Full reports (histograms, regression analysis) live under `target/criterion/`.

## File Layout
Each logical component lives in its own file in a flat module structure:
- `lib.rs` – module declarations and re-exports.
- `config.rs` – runtime configuration knobs.
- `error.rs` – shared error types and `Result` alias.
- `command.rs` – command definitions and serialization.
- `state.rs` – deterministic KV state machine + snapshot helpers.
- `engine.rs``KvEngine` trait, single-node engine, batching, read contexts.
- `storage.rs` – storage facade orchestrating log/index/compaction.
- `log_segment.rs` – segment IO, sparse index, Bloom filters.
- `index.rs` – in-memory index management and rebuild logic.
- `prefix_index.rs` – radix trie for efficient prefix queries.
- `compactor.rs` – background compaction pipeline and atomically swapping state.

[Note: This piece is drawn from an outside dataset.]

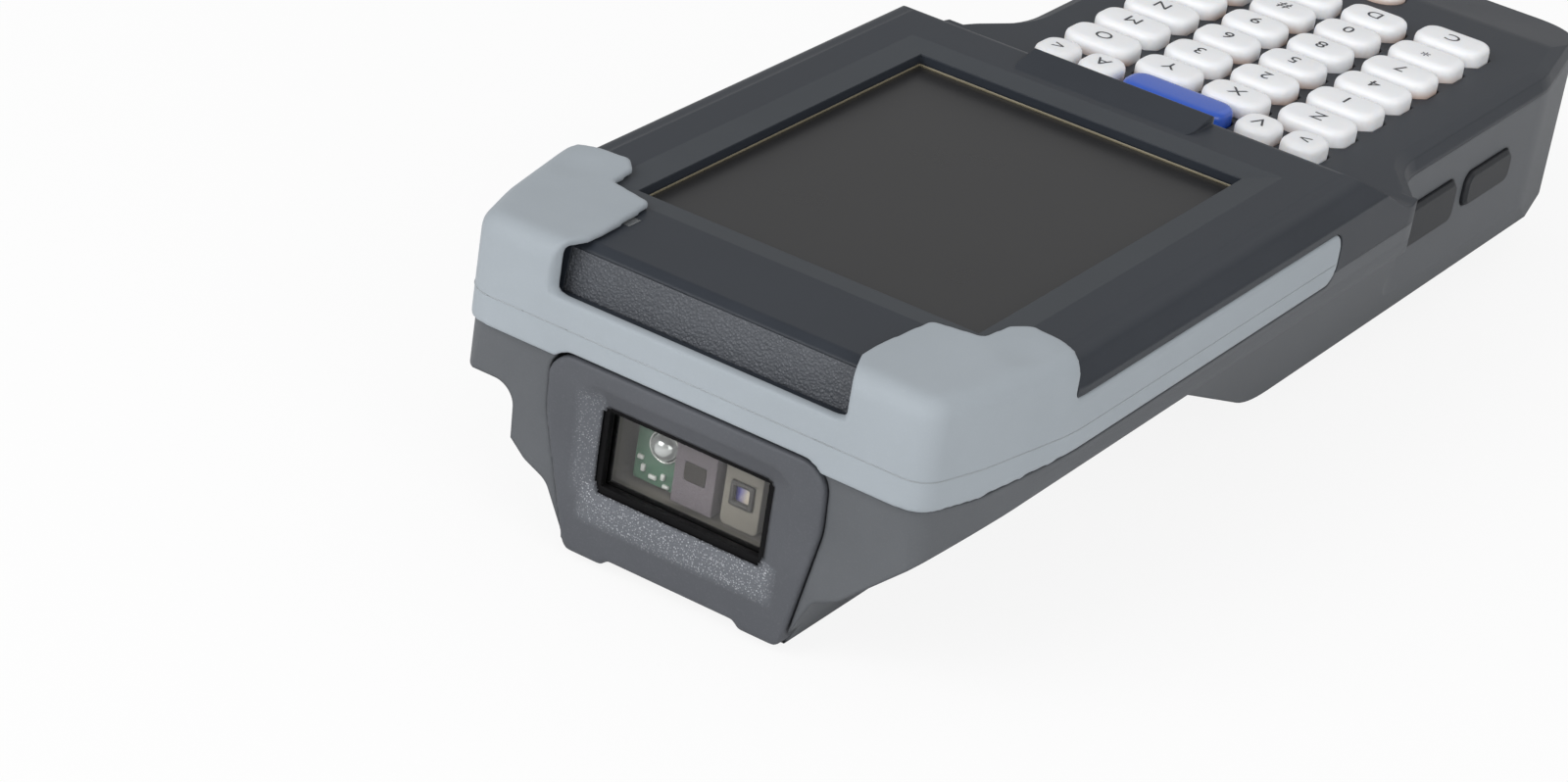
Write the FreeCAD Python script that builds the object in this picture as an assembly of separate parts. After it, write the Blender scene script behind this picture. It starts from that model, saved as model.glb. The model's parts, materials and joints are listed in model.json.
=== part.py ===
import FreeCAD, Part
import math
import os

# Portable barcode data terminal, lying on its back.
# Millimetres. +X is the user's left when the screen faces them, +Y runs from
# the scan window to the dock end, and +Z points out of the display.
# The origin is under the middle of the body, on the surface it lies on.

# Overall body
THICKNESS = 43.6
HEAD_WIDTH = 82.0
GRIP_WIDTH = 67.2
END_WIDTH = 56.0
FRONT_WIDTH = 68.0
TAIL_LENGTH = 12.5
PARTING_Z = 32.0
SEAM = 0.3
WALL = 2.4
ROOF = 2.0

# Plan of the head, measured back from the front face
BUMPER_PROUD_FRONT = 1.0
BUMPER_PROUD_SIDE = 0.25
FRONT_CORNER_R = 4.4
FLARE_MID_DEPTH = 10.0
FLARE_END_DEPTH = 27.0
FLARE_MID_SHARE = 0.50
SHOULDER_GAP = 19.6
SHOULDER_RUN = 10.0
TAIL_RUN = 26.0
SIDE_EDGE_FLAT = 6.2
SIDE_EDGE_RUN = 2.2
SIDE_EDGE_CROWN = 0.45
SIDE_EDGE_DROP = 4.0
DECK_EDGE_R = 2.6

# Scan face, leaning back towards the belly
SCAN_FACE_LEAN = 2.4
SCAN_FACE_FOOT_R = 4.0
BELLY_BOTTOM_WIDTH = 33.2
BELLY_WIDTH = 42.4
BELLY_HEIGHT = 9.6
WING_ROOT_WIDTH = 49.8
WING_ROOT_Z = 11.4
WING_Z = 25.8
CASE_INSET = 1.0
CASE_LIP_Z = 29.4
BELLY_END_DEPTH = 66.0
GRIP_BACK_Z = 7.0
GRIP_BACK_R = 11.0
BELLY_RISE_RUN = 26.0
RAMP_START_DEPTH = 62.0
RAMP_END_DEPTH = 102.0

# Stylus channel along the head's right flank
CHANNEL_TOP_Z = 21.6
CHANNEL_WALL_X = 27.3
CHANNEL_R = 3.2
CHANNEL_LENGTH = 88.0

# Display
SCREEN_W = 53.6
SCREEN_L = 71.3
SCREEN_DEPTH = 24.4
BORDER = 4.2
BORDER_DROP = 0.45
SCREEN_SEAL = 0.4
SCREEN_SEAL_W = 2.2
TOUCH_T = 1.2
TOUCH_MARGIN = 3.0
PANEL_T = 2.6
PANEL_MARGIN = 1.6
BOARD_T = 1.6

# Brow behind the display, and the keypad deck below it
BROW_GAP = 12.7
BROW_RUN = 15.5
DECK_DROP = 8.5
BAR_W = 30.0
BAR_L = 6.6
BAR_RISE = 1.3
BAR_R = 3.0
DECK_END_RUN = 16.0
TAIL_DROP = 2.4
END_PROUD = 0.2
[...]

- `snapshot.rs` – checkpoint format and persistence helpers.
- `replication.rs` – future-facing consensus traits with single-node stubs.

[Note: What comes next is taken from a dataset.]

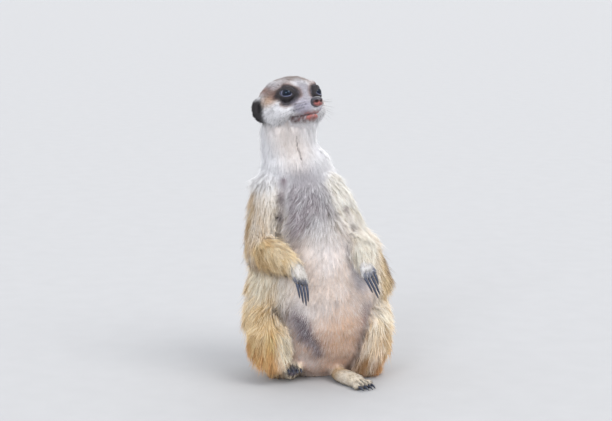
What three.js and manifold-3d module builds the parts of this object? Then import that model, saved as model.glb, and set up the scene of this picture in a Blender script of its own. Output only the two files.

- `id_generator.rs` – ID/token generation utilities.
- `crypto.rs``SecretHasher`/`EnvelopeEncryptor` abstractions + implementations.
- `auth_types.rs` – user and API-key record structs, serialization helpers.
- `auth_service.rs` – standalone authentication interface backed by KV storage.
- `metrics.rs` – instrumentation helpers.
- `tests.rs` – integration smoke tests for engine and auth flows.

## Testing Philosophy
- Favor small, single-purpose functions that are easy to reason about and validate in isolation.
- Every function should come with direct unit coverage; each component/module should also expose higher-level tests that exercise its public surface.
- Prefer deterministic tests by injecting traits or mocks for IO, crypto, and timing dependencies.
- Maintain fast test execution to encourage frequent runs; heavier integration scenarios live alongside the crate’s integration suite.

## Future Work
- Integrate a consensus module (likely Raft) implementing `CommandSubmitter` to enable clustered deployments.
- Leader-read optimizations once consensus is in place (read index, leases).
- Optional range-scan support via sorted segment variants if workloads demand it.
- Extended auth features (permissions, audit trails) once use cases are clarified.
- Operational tooling: benchmarks, chaos testing hooks, and CLI inspector.